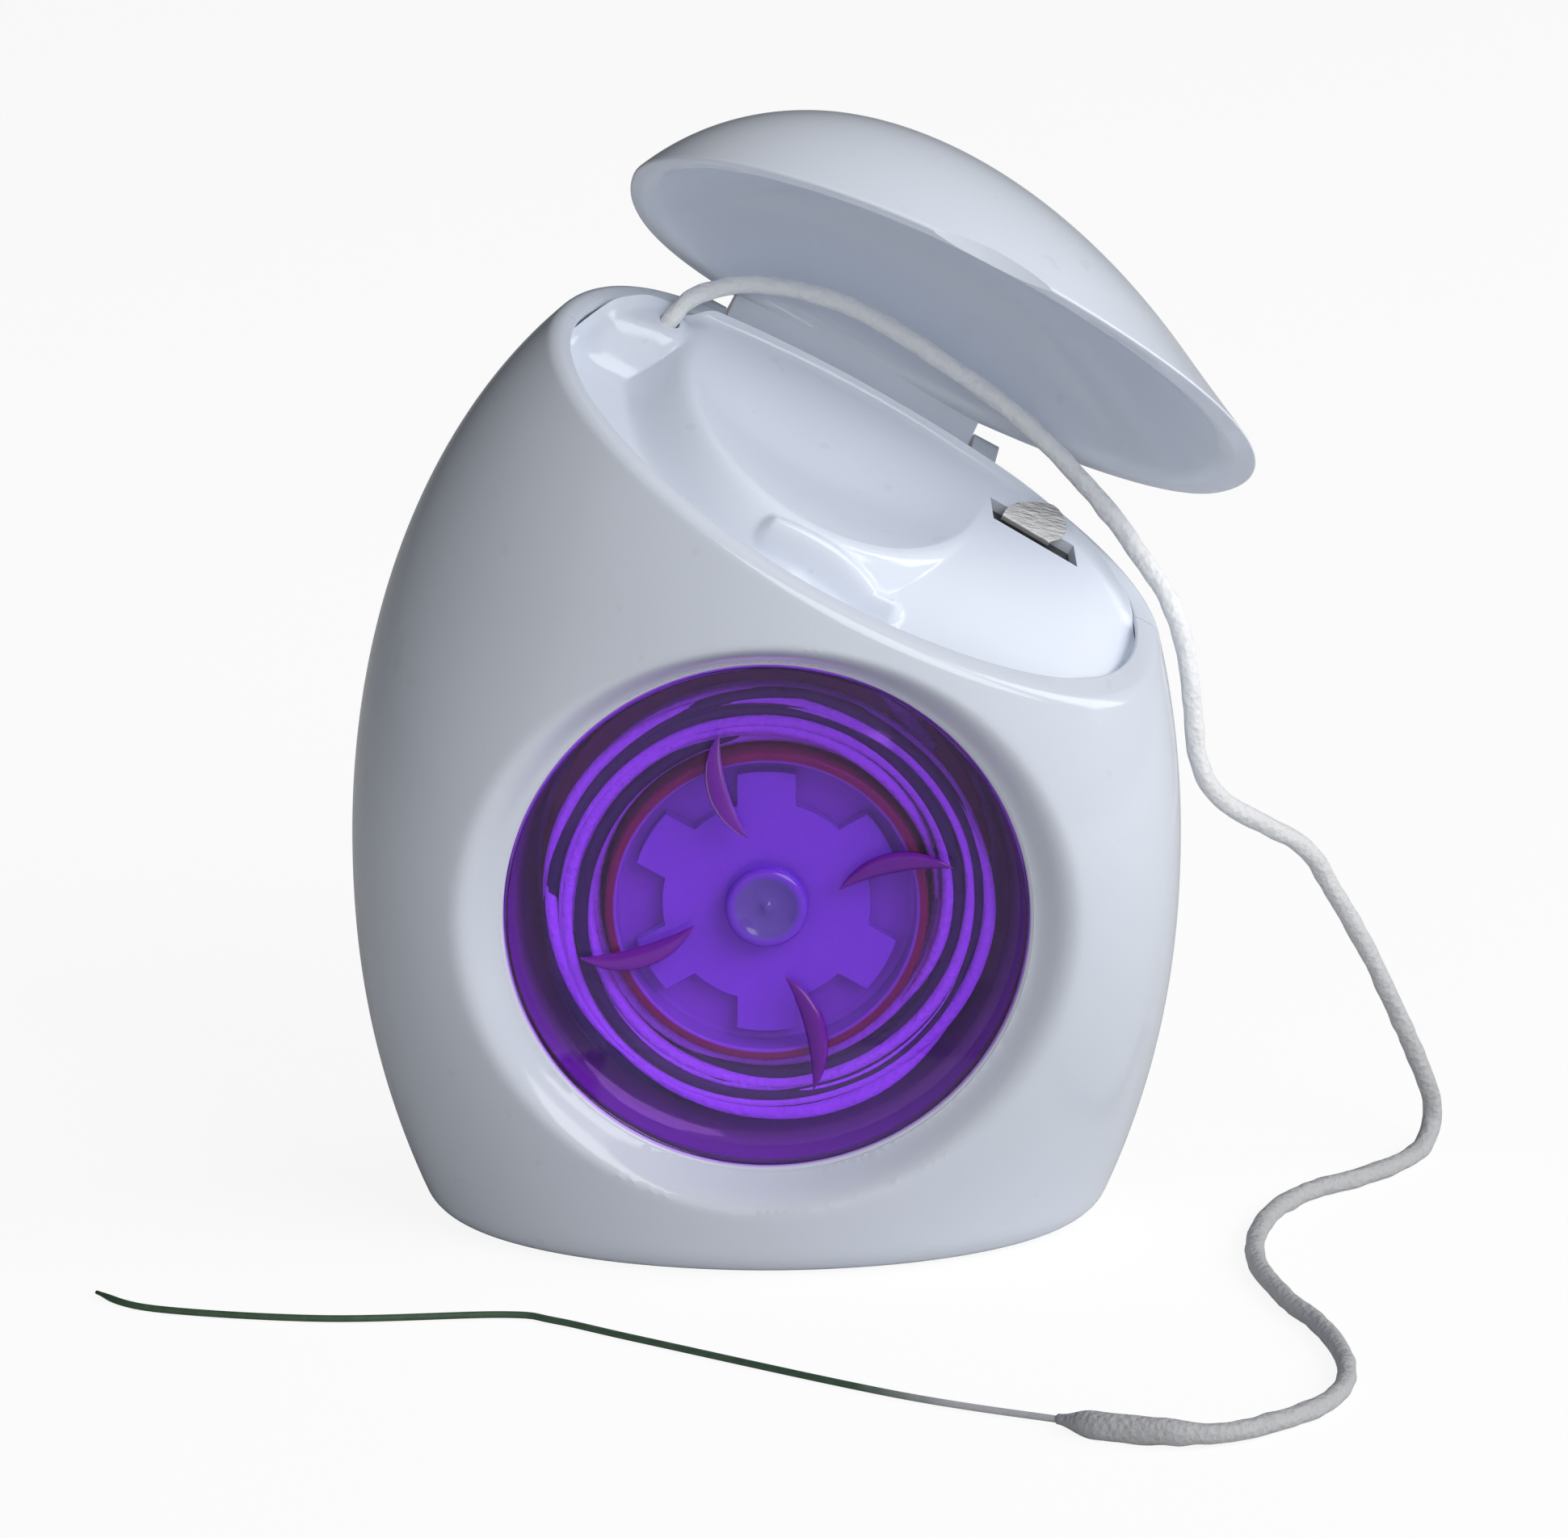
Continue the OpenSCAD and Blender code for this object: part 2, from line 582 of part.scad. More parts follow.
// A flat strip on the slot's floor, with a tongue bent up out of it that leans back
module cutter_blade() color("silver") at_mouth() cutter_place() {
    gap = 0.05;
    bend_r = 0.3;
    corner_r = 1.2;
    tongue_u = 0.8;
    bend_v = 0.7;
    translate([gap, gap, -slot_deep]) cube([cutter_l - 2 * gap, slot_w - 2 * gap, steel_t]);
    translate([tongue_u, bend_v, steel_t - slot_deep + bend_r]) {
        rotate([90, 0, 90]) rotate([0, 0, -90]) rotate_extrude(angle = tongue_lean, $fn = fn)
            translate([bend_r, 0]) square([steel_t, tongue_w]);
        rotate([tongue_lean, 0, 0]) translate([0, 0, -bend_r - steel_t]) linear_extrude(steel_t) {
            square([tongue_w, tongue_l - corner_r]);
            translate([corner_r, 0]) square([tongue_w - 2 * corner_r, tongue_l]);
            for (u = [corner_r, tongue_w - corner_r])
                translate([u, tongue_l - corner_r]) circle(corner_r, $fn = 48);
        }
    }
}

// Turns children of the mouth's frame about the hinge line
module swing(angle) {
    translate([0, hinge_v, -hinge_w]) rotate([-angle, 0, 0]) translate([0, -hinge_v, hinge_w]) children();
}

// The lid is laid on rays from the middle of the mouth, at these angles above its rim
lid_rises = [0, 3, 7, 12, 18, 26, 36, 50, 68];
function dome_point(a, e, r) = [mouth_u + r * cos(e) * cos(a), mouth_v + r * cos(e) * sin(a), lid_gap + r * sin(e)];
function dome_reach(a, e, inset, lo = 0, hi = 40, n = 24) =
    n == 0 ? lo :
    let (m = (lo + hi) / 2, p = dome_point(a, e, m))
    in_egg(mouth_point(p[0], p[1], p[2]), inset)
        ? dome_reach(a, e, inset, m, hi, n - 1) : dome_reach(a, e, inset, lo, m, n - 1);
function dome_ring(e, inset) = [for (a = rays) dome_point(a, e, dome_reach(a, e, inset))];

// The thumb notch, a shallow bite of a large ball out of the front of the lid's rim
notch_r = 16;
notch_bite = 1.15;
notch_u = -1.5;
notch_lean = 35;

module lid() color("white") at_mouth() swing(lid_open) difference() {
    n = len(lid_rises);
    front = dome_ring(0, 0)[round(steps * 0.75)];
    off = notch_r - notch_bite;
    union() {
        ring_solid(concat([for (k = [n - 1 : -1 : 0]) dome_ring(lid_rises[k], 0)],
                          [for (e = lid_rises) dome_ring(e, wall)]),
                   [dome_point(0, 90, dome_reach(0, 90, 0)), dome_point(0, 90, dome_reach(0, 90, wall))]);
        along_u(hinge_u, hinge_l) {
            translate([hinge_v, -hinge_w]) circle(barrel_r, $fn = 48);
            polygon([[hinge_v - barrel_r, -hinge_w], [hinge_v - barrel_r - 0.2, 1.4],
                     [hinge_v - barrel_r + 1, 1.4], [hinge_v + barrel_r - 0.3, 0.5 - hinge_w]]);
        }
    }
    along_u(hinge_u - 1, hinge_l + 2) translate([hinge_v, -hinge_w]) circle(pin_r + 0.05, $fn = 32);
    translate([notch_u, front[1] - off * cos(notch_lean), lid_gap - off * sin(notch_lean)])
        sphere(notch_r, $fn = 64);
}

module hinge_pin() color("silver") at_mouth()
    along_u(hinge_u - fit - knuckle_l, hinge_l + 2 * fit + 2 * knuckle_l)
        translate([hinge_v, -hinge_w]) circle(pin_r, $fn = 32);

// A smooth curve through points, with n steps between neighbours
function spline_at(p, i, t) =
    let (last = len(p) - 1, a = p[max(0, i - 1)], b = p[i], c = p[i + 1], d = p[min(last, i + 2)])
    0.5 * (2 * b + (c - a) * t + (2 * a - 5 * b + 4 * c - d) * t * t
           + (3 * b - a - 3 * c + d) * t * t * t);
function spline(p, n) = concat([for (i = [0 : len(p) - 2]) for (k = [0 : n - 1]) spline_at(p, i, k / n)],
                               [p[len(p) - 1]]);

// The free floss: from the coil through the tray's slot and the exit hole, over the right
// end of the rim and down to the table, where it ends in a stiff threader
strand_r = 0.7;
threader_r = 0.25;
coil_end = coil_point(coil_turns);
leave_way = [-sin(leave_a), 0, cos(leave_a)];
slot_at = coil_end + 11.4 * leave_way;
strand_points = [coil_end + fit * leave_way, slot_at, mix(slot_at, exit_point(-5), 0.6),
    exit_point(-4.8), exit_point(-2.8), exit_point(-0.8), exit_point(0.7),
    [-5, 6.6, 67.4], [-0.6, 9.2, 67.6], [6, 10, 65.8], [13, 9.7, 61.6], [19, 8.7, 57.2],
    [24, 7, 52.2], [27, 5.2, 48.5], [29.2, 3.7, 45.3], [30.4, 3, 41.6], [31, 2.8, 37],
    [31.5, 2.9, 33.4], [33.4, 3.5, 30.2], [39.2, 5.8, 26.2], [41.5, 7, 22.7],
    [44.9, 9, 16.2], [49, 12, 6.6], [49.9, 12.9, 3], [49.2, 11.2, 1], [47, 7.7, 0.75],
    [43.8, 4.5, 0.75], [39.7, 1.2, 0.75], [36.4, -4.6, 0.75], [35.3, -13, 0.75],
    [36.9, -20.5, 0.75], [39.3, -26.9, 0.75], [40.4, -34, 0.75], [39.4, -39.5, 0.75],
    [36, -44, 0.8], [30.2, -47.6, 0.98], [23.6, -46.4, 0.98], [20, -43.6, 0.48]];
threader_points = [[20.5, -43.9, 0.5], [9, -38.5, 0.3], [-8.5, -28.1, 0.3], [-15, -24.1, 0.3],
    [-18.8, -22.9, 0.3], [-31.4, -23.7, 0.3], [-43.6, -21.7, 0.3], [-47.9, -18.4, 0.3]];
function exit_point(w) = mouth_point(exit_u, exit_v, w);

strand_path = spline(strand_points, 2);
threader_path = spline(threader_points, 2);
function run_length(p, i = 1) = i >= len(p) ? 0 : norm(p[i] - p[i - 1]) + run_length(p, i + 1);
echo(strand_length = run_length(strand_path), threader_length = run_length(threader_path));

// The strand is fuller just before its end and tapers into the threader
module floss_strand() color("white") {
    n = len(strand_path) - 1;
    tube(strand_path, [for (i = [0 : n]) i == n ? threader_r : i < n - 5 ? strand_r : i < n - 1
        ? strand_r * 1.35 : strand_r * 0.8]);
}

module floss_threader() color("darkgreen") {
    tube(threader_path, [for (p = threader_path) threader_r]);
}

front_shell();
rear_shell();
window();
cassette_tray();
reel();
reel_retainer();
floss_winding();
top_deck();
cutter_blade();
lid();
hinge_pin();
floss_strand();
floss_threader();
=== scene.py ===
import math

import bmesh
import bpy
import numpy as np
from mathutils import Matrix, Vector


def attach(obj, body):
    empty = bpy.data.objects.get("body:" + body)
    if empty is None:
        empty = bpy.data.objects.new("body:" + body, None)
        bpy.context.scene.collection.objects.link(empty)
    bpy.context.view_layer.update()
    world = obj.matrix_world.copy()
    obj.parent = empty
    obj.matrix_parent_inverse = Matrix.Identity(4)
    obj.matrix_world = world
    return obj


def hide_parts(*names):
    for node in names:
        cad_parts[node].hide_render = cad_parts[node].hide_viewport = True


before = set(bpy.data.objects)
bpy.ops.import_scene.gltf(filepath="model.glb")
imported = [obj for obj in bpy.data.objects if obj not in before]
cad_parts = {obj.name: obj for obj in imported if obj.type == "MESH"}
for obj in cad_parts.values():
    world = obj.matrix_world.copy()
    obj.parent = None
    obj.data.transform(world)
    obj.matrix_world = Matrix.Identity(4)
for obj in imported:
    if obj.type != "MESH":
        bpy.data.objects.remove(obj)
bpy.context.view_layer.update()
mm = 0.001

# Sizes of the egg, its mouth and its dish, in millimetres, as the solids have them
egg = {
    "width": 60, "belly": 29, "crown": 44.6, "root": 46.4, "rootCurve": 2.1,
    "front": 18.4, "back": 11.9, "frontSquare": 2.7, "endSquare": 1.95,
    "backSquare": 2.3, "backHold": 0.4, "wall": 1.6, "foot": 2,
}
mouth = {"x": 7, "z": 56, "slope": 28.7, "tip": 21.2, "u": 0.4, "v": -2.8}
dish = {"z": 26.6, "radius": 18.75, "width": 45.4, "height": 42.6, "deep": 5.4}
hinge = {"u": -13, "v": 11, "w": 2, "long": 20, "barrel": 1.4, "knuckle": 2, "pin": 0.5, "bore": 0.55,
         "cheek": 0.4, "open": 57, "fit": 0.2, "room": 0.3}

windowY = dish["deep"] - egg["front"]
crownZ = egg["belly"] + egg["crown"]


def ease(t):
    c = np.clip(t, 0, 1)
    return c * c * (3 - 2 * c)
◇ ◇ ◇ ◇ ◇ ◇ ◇
Quote the listing above, but only from the line that shows "into the threader" through the line that shows "bpy.data.objects.remove(obj)".

■ **CORRECT OUTPUT**:
// The strand is fuller just before its end and tapers into the threader
module floss_strand() color("white") {
    n = len(strand_path) - 1;
    tube(strand_path, [for (i = [0 : n]) i == n ? threader_r : i < n - 5 ? strand_r : i < n - 1
        ? strand_r * 1.35 : strand_r * 0.8]);
}

module floss_threader() color("darkgreen") {
    tube(threader_path, [for (p = threader_path) threader_r]);
}

front_shell();
rear_shell();
window();
cassette_tray();
reel();
reel_retainer();
floss_winding();
top_deck();
cutter_blade();
lid();
hinge_pin();
floss_strand();
floss_threader();
=== scene.py ===
import math

import bmesh
import bpy
import numpy as np
from mathutils import Matrix, Vector


def attach(obj, body):
    empty = bpy.data.objects.get("body:" + body)
    if empty is None:
        empty = bpy.data.objects.new("body:" + body, None)
        bpy.context.scene.collection.objects.link(empty)
    bpy.context.view_layer.update()
    world = obj.matrix_world.copy()
    obj.parent = empty
    obj.matrix_parent_inverse = Matrix.Identity(4)
    obj.matrix_world = world
    return obj


def hide_parts(*names):
    for node in names:
        cad_parts[node].hide_render = cad_parts[node].hide_viewport = True


before = set(bpy.data.objects)
bpy.ops.import_scene.gltf(filepath="model.glb")
imported = [obj for obj in bpy.data.objects if obj not in before]
cad_parts = {obj.name: obj for obj in imported if obj.type == "MESH"}
for obj in cad_parts.values():
    world = obj.matrix_world.copy()
    obj.parent = None
    obj.data.transform(world)
    obj.matrix_world = Matrix.Identity(4)
for obj in imported:
    if obj.type != "MESH":
        bpy.data.objects.remove(obj)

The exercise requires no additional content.